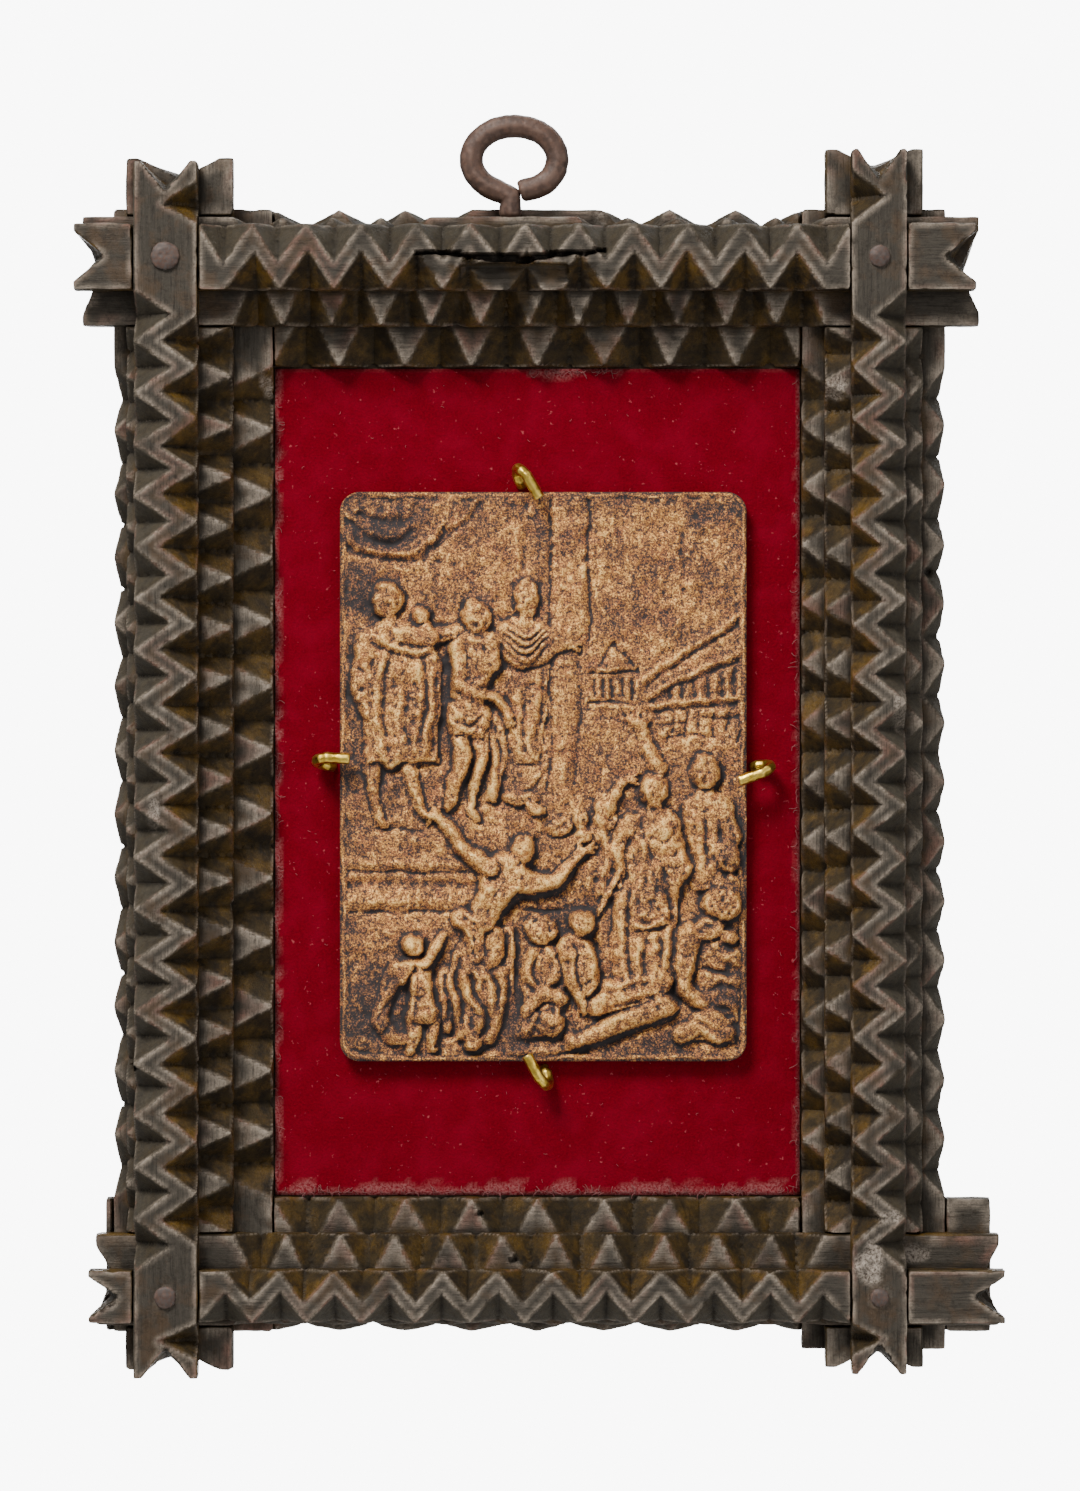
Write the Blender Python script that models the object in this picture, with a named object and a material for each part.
"""Small cast relief plaque, hooked onto a velvet panel in a layered, notch-carved hanging frame.

Metres, +Z up, front towards -Y. The origin is the point inside the hanging ring that bears on
the wall hook. The frame is four rails, each a stack of three strips: a wide base strip, a mid
strip and a narrow crest strip. V grooves run down both long edges of every strip, and the rails
cross at the corners with half laps.
"""
import math
import random

import bmesh
import bpy
import numpy as np
from mathutils import Matrix, Vector

# Clearance between pieces that touch, and how far a cutter stands clear of what it cuts
GAP = 0.0003
CUT_MARGIN = 0.0012
BORE_SIDES = 10
WELD = 0.00001

# Opening of the frame, where the velvet shows
OPENING_WIDTH = 0.117
OPENING_HEIGHT = 0.184

# Layers, from the back to the front
BACKBOARD_THICKNESS = 0.004
BACKBOARD_LAP = 0.010
VELVET_THICKNESS = 0.0012
BASE_THICKNESS = 0.006
MID_THICKNESS = 0.006
CREST_THICKNESS = 0.007

# Rails, one entry a layer from the back (base, mid, crest).
# width: across the strip. setback: from the inner edge of the strip behind it.
# pitch: spacing of the V grooves along its edges.
# inner_notch, outer_notch: depth of the grooves. Those of a lower strip run on under the next one.
# skyline: how deep the outer grooves still are at the strip's back.
# low, high: how far its ends stand past the crossing rail (low is left or bottom).
LEFT_RAIL = {
    "width": (0.0352, 0.0236, 0.0140),
    "setback": (0.0, 0.0085, 0.0074),
    "pitch": (0.0140, 0.0114, 0.0116),
    "inner_notch": (0.0152, 0.0134, 0.0082),
    "outer_notch": (0.0078, 0.0078, 0.0082),
    "skyline": (0.0012, 0.0, 0.0),
    "low": (0.0, 0.0079, 0.0090),
    "high": (0.0, 0.0107, 0.0094),
}
RIGHT_RAIL = {
    "width": (0.0317, 0.0216, 0.0121),
    "setback": (0.0, 0.0048, 0.0055),
    "pitch": (0.0127, 0.0124, 0.0116),
    "inner_notch": (0.0087, 0.0100, 0.0072),
    "outer_notch": (0.0052, 0.0058, 0.0072),
    "skyline": (0.0010, 0.0, 0.0),
    "low": (0.0039, 0.0072, 0.0081),
    "high": (0.0, 0.0127, 0.0120),
}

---

> [WHAT THE TASK ASKS]
Print the material above verbatim, first line through the line containing "CREST_THICKNESS = 0.007", both included.

> [COMPLETED TASK]
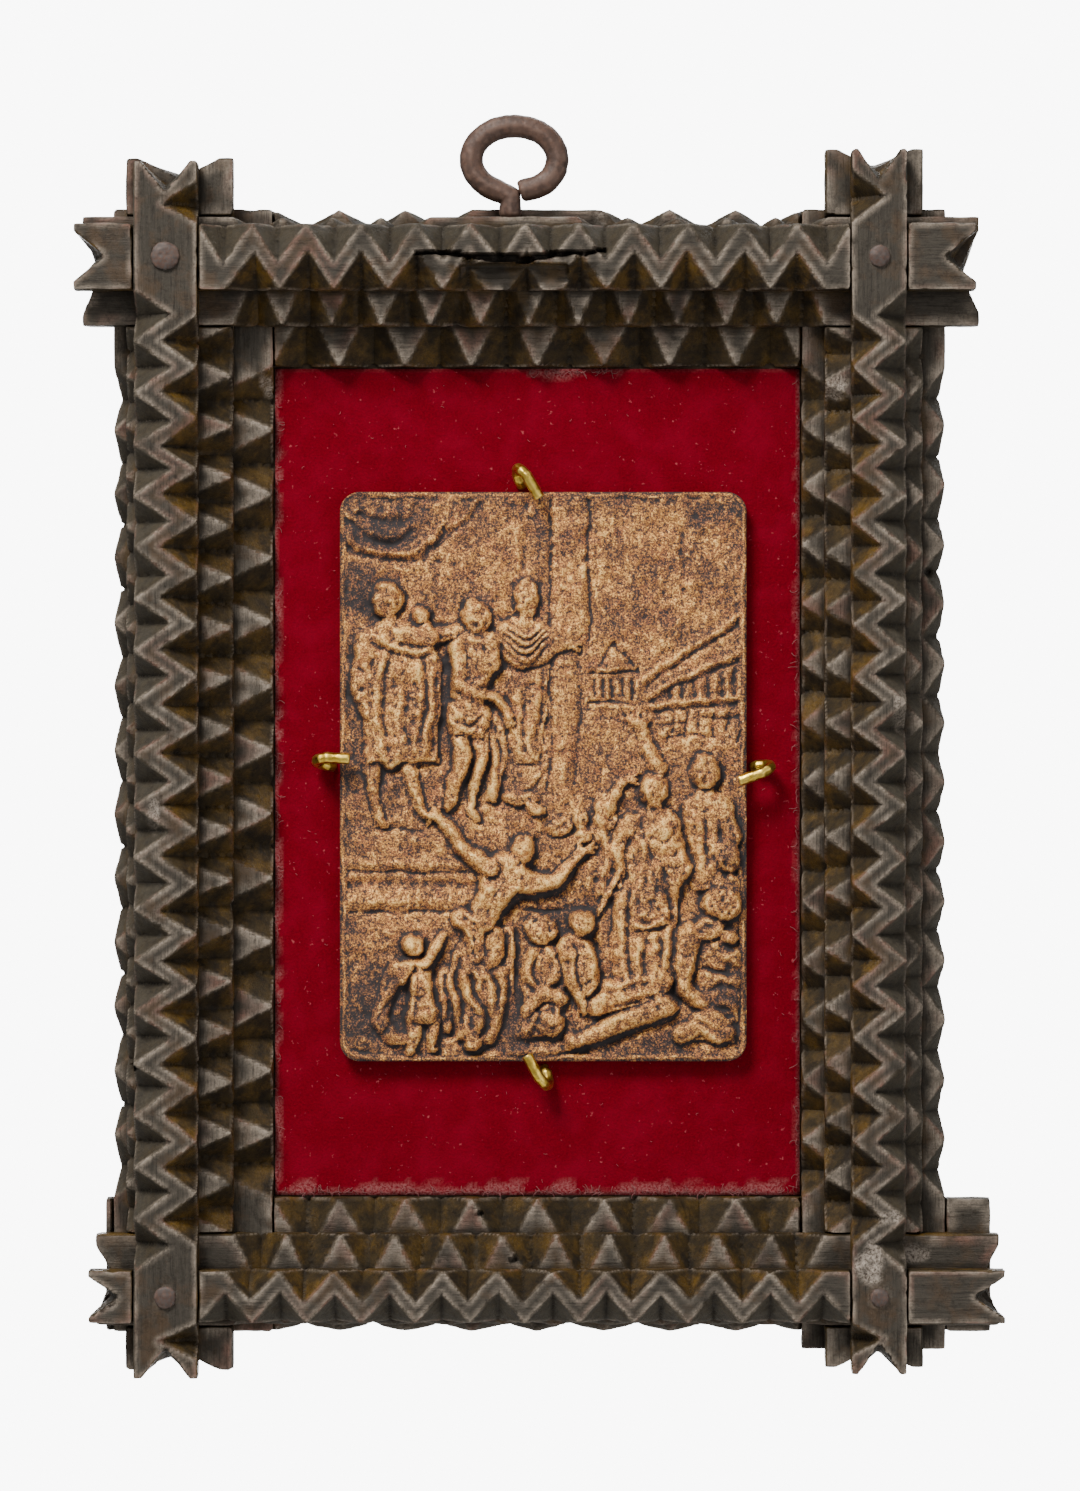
Write the Blender Python script that models the object in this picture, with a named object and a material for each part.
"""Small cast relief plaque, hooked onto a velvet panel in a layered, notch-carved hanging frame.

Metres, +Z up, front towards -Y. The origin is the point inside the hanging ring that bears on
the wall hook. The frame is four rails, each a stack of three strips: a wide base strip, a mid
strip and a narrow crest strip. V grooves run down both long edges of every strip, and the rails
cross at the corners with half laps.
"""
import math
import random

import bmesh
import bpy
import numpy as np
from mathutils import Matrix, Vector

# Clearance between pieces that touch, and how far a cutter stands clear of what it cuts
GAP = 0.0003
CUT_MARGIN = 0.0012
BORE_SIDES = 10
WELD = 0.00001

# Opening of the frame, where the velvet shows
OPENING_WIDTH = 0.117
OPENING_HEIGHT = 0.184

# Layers, from the back to the front
BACKBOARD_THICKNESS = 0.004
BACKBOARD_LAP = 0.010
VELVET_THICKNESS = 0.0012
BASE_THICKNESS = 0.006
MID_THICKNESS = 0.006
CREST_THICKNESS = 0.007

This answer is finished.